As described above, that’s when synchronizing a release branch with a development branch or when applying a hotfix to multiple releases.
We still use squash-merging for putting feature branches directly into main
, and it largely works fine unless you’re trying to bisect something granularly and then you wish you had more context.
Develop forwards, not backwards
Honestly, just don’t backport things.
Unless you have a dedicated QA team who tirelessly QAs all available versions of your software (basically nobody has this), you should develop forward not backward.
In my opinion, the structure of the Git commit graph strongly implies this is the intended usage of the software, and when you start using it as intended things get a lot easier.
If you need to apply a fix to an old version, apply it there first and then apply it to newer versions with another merge.
This avoids needing to use cherry-pick
frequently, which as I explained above creates sinister duplicate nodes in your Git commit graph that become landmines that go off when you try to merge things together later.
Don’t Sacrifice Introspection for Cleanliness
As I tried to avoid making this post a step-by-step git tutorial with blocks of commands, one thing I didn’t mention is that Git has all sorts of useful metadata on the graph that can help you (and your QA) debug issues if you follow the processes I’ve described.
If you follow a squash-merge workflow that discards this metadata, when you try to verify if a fix was applied to a particular branch, you have to go look at the actual code to check, because the commits aren’t the same.

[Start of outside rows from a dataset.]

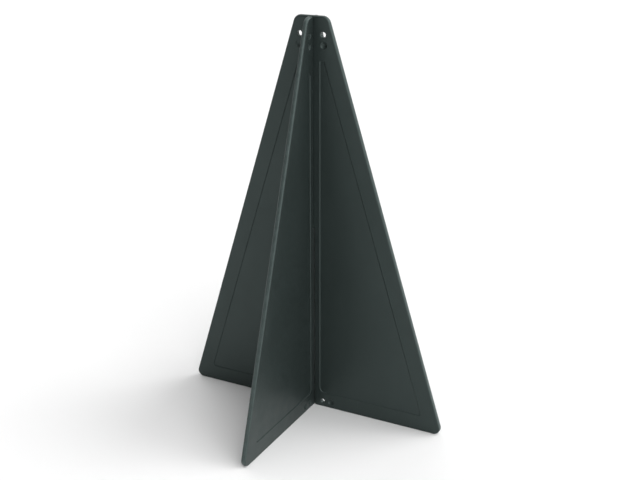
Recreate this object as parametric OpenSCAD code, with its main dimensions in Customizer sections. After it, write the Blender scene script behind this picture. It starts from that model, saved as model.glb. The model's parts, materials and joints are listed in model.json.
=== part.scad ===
// Collapsible day-signal cone for a small boat.
// Two flat moulded panels slot into each other at right angles and stand apex up.
// The upright axis is Z, the base edges lie in the plane z = 0, sizes are in millimetres.

/* [Panel] */
// Height of each panel
panel_height = 490; // [420:10:700]
// Width of each panel along its base, before the corners are rounded
base_width = 352; // [300:4:480]
// Width of the cross panel along its top, before the corners are rounded
cross_top_width = 42; // [38:1:48]
// Width of the base panel along its top, before the corners are rounded
base_top_width = 32; // [30:1:44]
// Thickness of the rim and spine
panel_thickness = 6; // [4:0.5:8]
// Radius of the two corners at the base
base_corner_radius = 8; // [4:1:16]
// Radius of the two corners at the top
top_corner_radius = 10; // [4:1:12]

/* [Recessed fields] */
// Depth of each recessed field below the rim
field_depth = 0.7; // [0.3:0.1:1.2]
// Width of the rim along the slanted edge
side_rim = 20; // [17:0.5:24]
// Width of the rim along the base
base_rim = 20; // [18:1:30]
// Half the width of the flat spine along the axis
spine_half_width = 11; // [9:0.5:12]
// Width of the blunt upper end of a field
field_top_width = 5; // [3:0.5:8]
// Radius of the field's corner beside the spine
field_heel_radius = 6; // [4:1:12]
// Radius of the field's corner at the outer toe
field_toe_radius = 3; // [2:0.5:6]
// Radius of the two corners at the field's upper end
field_tip_radius = 1.5; // [0.5:0.25:1.5]

/* [Interlocking slots] */
// Height at which the two slots meet
slot_meeting_height = 238; // [200:2:260]
// Space left on each side of the panel that a slot holds
slot_clearance = 0.8; // [0.3:0.1:1]
// Size of the lead-in chamfer at each slot's mouth
slot_lead_in = 1.5; // [0.5:0.25:3]
// How far the base panel's top lies below the cross panel's top
base_panel_drop = 1; // [0:0.5:4]

/* [Hoisting and tie holes] */
// Diameter of the hoisting holes near the top
hoist_hole_diameter = 6.5; // [5:0.5:8]
// Distance of the cross panel's hoisting holes from the axis
hoist_hole_offset = 15; // [14:0.5:16]
// How much nearer the axis the base panel's hoisting holes and upper dimples lie
base_panel_inset = 2.5; // [0:0.5:3]
// Distance of the hoisting holes below the top of their panel
hoist_hole_drop = 21; // [18:1:22]
// Diameter of the tie holes at the base
tie_hole_diameter = 6; // [4:0.5:7.5]
// Distance of the tie holes from the axis
tie_hole_offset = 15; // [14:0.5:17]
// Height of the tie holes above the base
tie_hole_height = 7.5; // [7:0.5:12]

/* [Moulded dimples] */
// Diameter of each round dimple at the surface
dimple_diameter = 8; // [5:0.5:9]
// Depth of each dimple
dimple_depth = 1.6; // [0.5:0.1:1.8]
// Distance of the cross panel's upper dimples from the axis
upper_dimple_offset = 16; // [14:0.5:17]
// Distance of the upper dimples below the top of their panel
upper_dimple_drop = 33; // [31:0.5:40]
// Distance of the lower dimples from the axis
lower_dimple_offset = 26.5; // [24.5:0.5:30]
// Height of the lower dimples above the base
lower_dimple_height = 8.5; // [7:0.5:12]

/* [Hidden] */
$fn = 96;
moulded_black = [0.17, 0.19, 0.19];
cut_margin = 1;

half_base = base_width / 2;
slot_width = panel_thickness + 2 * slot_clearance;

// How far a slanted edge leans inwards for each millimetre of height.
function lean(height, top_width) = (half_base - top_width / 2) / height;

// Width of the side rim measured level instead of square to the slanted edge.
function rim_across(slope) = side_rim * sqrt(1 + slope * slope);

// Outer side of a recessed field at height z.
function field_side(slope, z) = half_base - slope * z - rim_across(slope);

// Height at which a field is just field_top_width wide.
function field_top(slope) =
    (half_base - rim_across(slope) - spine_half_width - field_top_width) / slope;

function unit(v) = v / norm(v);

// Angle of the corner b between its neighbours a and c.
function corner_angle(a, b, c) = acos(unit(a - b) * unit(c - b));

// Where a round corner of radius r touches the two sides that meet at b.
function touch_points(a, b, c, r) =
    let (reach = r / tan(corner_angle(a, b, c) / 2))
    [b + reach * unit(a - b), b + reach * unit(c - b)];

// Centre of the round corner of radius r at b.
function corner_centre(a, b, c, r) =
    b + r / sin(corner_angle(a, b, c) / 2) * unit(unit(a - b) + unit(c - b));

// A convex outline whose corners are true arcs.
module rounded_outline(points, radii) {
    last = len(points) - 1;
    before = [for (i = [0 : last]) points[i == 0 ? last : i - 1]];
    after = [for (i = [0 : last]) points[i == last ? 0 : i + 1]];
    polygon([for (i = [0 : last]) each touch_points(before[i], points[i], after[i], radii[i])]);
    for (i = [0 : last])
        translate(corner_centre(before[i], points[i], after[i], radii[i]))
            circle(r = radii[i]);
}

// Outline of a panel before its slot is cut, drawn with the height along Y.
module panel_outline(height, top_width) {
    rounded_outline(
        [
            [half_base, 0],
            [top_width / 2, height],
            [-top_width / 2, height],
            [-half_base, 0]
        ],
        [base_corner_radius, top_corner_radius, top_corner_radius, base_corner_radius]
    );
}

// Outline of the recessed field on the positive side of the axis.
module field_outline(slope) {
    rounded_outline(
        [
            [spine_half_width, base_rim],
            [field_side(slope, base_rim), base_rim],
            [field_side(slope, field_top(slope)), field_top(slope)],
            [spine_half_width, field_top(slope)]
        ],
        [field_heel_radius, field_toe_radius, field_tip_radius, field_tip_radius]
    );
}

// A slot with a chamfered mouth, drawn from its closed end at the origin along +Y.
module slot_outline(length) {
    half = slot_width / 2;
    polygon([
        [-half, 0],
        [half, 0],
        [half, length - slot_lead_in],
        [half + slot_lead_in, length],
        [half + slot_lead_in, length + cut_margin],
        [-half - slot_lead_in, length + cut_margin],
        [-half - slot_lead_in, length],
        [-half, length - slot_lead_in]
    ]);
}

// Both recessed fields on the face that looks along the extrusion.
module face_fields(slope) {
    translate([0, 0, panel_thickness / 2 - field_depth])
        linear_extrude(field_depth + cut_margin)
            for (side = [0, 1])
                mirror([side, 0])
                    field_outline(slope);
}

// One through hole, at x across and y up the panel.
module panel_hole(x, y, diameter) {
    translate([x, y, -panel_thickness / 2 - cut_margin])
        cylinder(d = diameter, h = panel_thickness + 2 * cut_margin);
}

// A dimple pressed into the face by a ball, at x across and y up the panel.
module dimple(x, y) {
    ball_radius = (pow(dimple_diameter / 2, 2) + pow(dimple_depth, 2)) / (2 * dimple_depth);
    translate([x, y, panel_thickness / 2 - dimple_depth + ball_radius])
        sphere(r = ball_radius);
}

// Everything that both panels share, with the height along Y and the thickness along Z.
// inset draws the hoisting holes and upper dimples nearer the axis.
module panel_blank(height, top_width, inset) {
    difference() {
        translate([0, 0, -panel_thickness / 2])
            linear_extrude(panel_thickness)
                panel_outline(height, top_width);
        for (face = [0, 1])
            mirror([0, 0, face]) {
                face_fields(lean(height, top_width));
                for (side = [-1, 1]) {
                    dimple(side * (upper_dimple_offset - inset), height - upper_dimple_drop);
                    dimple(side * lower_dimple_offset, lower_dimple_height);
                }
            }
        for (side = [-1, 1]) {
            panel_hole(side * (hoist_hole_offset - inset), height - hoist_hole_drop, hoist_hole_diameter);
            panel_hole(side * tie_hole_offset, tie_hole_height, tie_hole_diameter);
        }
    }
}

// Cuts a slot of the given length, from its closed end at the meeting height.
module cut_slot(length, upwards) {
    translate([0, slot_meeting_height, -panel_thickness / 2 - cut_margin])
        linear_extrude(panel_thickness + 2 * cut_margin)
            mirror([0, upwards ? 0 : 1])
                slot_outline(length);
}

// Panel that stands still, whole at the bottom and slotted from the top, in the YZ plane.
module base_panel() {
    height = panel_height - base_panel_drop;
    color(moulded_black)
        rotate([90, 0, 90])
            difference() {
                panel_blank(height, base_top_width, base_panel_inset);
                cut_slot(height - slot_meeting_height, true);
            }
}

// Panel that lifts off, whole at the top and slotted from the bottom, in the XZ plane.
module cross_panel() {
    color(moulded_black)
        rotate([90, 0, 0])
            difference() {
                panel_blank(panel_height, cross_top_width, 0);
                cut_slot(slot_meeting_height, false);
            }
}

base_panel();
cross_panel();
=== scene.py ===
"""A collapsible black day-signal cone: two moulded panels that slot together crosswise.

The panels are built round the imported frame. Everything is in metres, with Z up.
Inside a panel, u runs across it, v runs up it and w runs through its thickness.
"""

import json
import math

import bpy
import numpy as np
from mathutils import Matrix, Vector
from mathutils.geometry import delaunay_2d_cdt


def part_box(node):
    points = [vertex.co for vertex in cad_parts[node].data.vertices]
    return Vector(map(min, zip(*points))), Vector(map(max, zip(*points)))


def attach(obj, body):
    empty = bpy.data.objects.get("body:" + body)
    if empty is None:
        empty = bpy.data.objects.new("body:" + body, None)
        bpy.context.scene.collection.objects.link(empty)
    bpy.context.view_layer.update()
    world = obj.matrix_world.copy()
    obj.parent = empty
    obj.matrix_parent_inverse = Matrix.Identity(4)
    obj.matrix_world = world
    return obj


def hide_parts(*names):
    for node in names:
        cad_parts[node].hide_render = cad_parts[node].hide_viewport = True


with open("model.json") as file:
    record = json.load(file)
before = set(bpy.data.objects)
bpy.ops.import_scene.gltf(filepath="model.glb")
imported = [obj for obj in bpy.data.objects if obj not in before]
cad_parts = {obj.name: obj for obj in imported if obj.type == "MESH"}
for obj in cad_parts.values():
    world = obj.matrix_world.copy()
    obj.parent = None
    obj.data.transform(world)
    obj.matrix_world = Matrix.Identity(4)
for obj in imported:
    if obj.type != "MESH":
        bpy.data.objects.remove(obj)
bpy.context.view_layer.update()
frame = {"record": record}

MM = 0.001

# ---------------------------------------------------------------- panel sizes
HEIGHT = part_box("cross_panel")[1][2]
BASE_PANEL_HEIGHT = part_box("base_panel")[1][2]
HALF_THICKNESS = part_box("cross_panel")[1][1]

HALF_BASE = 176 * MM
CROSS_HALF_TOP = 21 * MM
BASE_HALF_TOP = 16 * MM
BASE_CORNER = 8 * MM
TOP_CORNER = 10 * MM

SLOT_MEETING = 238 * MM
SLOT_CLEARANCE = 0.8 * MM
SLOT_LEAD_IN = 1.5 * MM
SLOT_CORNER = 1 * MM
HALF_SLOT = HALF_THICKNESS + SLOT_CLEARANCE

SIDE_RIM = 20 * MM
BASE_RIM = 20 * MM
SPINE = 11 * MM
FIELD_TOP_WIDTH = 5 * MM
FIELD_DEPTH = 0.7 * MM
FIELD_STEP_RUN = 1.3 * MM
# How much the step's upper half is lightened: light rubbing together with a painted highlight on its
# shoulder.
FIELD_STEP_WEAR_AND_SHEEN = 0.2
FIELD_HEEL = 6 * MM
FIELD_TOE = 3 * MM
FIELD_TIP = 1.5 * MM

DIMPLE_RADIUS = 4 * MM
DIMPLE_DEPTH = 1.6 * MM
DIMPLE_LIP = 0.3 * MM
DIMPLE_LIP_DROP = DIMPLE_LIP / 8
UPPER_DIMPLE_BEYOND_HOLE = 1 * MM
UPPER_DIMPLE_DROP = 33 * MM
LOWER_DIMPLE = (26.5 * MM, 8.5 * MM)

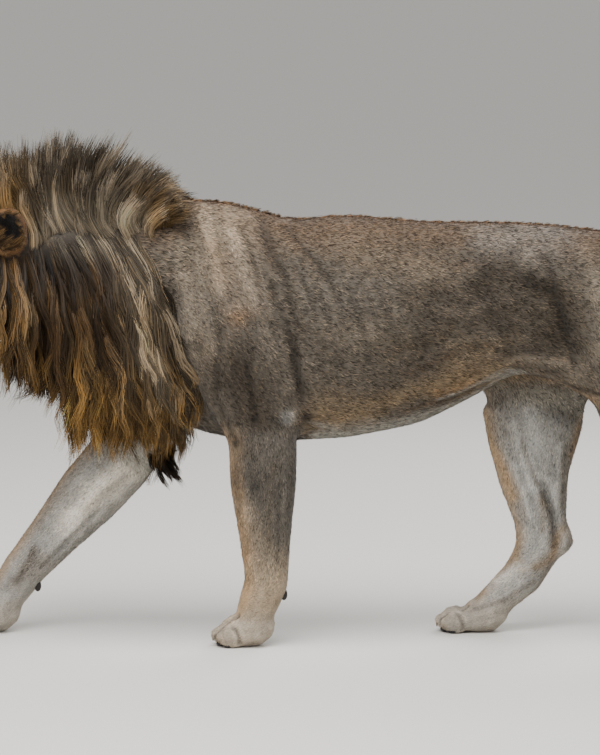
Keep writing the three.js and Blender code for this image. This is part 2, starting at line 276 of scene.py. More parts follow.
def normalsOf(mesh):
    mesh.update()
    n = np.zeros(len(mesh.vertices) * 3, np.float32)
    mesh.vertex_normals.foreach_get("vector", n)
    return n.reshape(-1, 3).astype(float)


def relax(values, edges, rounds, share=0.5):
    # share may differ from point to point
    values = np.array(values, float)
    flat = values.ndim == 1
    if flat:
        values = values[:, None]
    count = len(values)
    degree = np.bincount(edges.ravel(), minlength=count).clip(1)[:, None]
    share = np.broadcast_to(np.asarray(share, float).reshape(-1, 1), (count, 1))
    for _ in range(rounds):
        total = np.stack([
            np.bincount(edges[:, 0], v[edges[:, 1]], count) + np.bincount(edges[:, 1], v[edges[:, 0]], count)
            for v in values.T], -1)
        values += share * (total / degree - values)
    return values[:, 0] if flat else values


def setPoints(mesh, co):
    mesh.vertices.foreach_set("co", np.asarray(co, np.float32).ravel())
    mesh.update()


fleshPoints, fleshFaces, fleshOwner = nodeArrays(nodeNames, skinPlan["grow"])
rough = newObject("rough", meshFrom("rough", fleshPoints, fleshFaces))
remesh = rough.modifiers.new("remesh", "REMESH")
remesh.mode = "VOXEL"
remesh.voxel_size = skinPlan["voxel"]
depsgraph = bpy.context.evaluated_depsgraph_get()
skin = bpy.data.meshes.new_from_object(rough.evaluated_get(depsgraph), depsgraph=depsgraph)
skin.name = "skin"
bpy.data.objects.remove(rough)
fleshTree = treeOf(fleshPoints, fleshFaces)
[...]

If you do a traditional merge instead, the two instances of that commit are the same exact node on the graph, and when you show it with git show
or look at it in your Git GUI like GitHub it will just have a list of every single branch and tag that contains that commit.
Now you can tell at a glance which branches and which releases contain that fix.
The core of the point I ask you to consider is this: Am I making more work for myself and my team just because I want my terminal output from Git to look cleaner?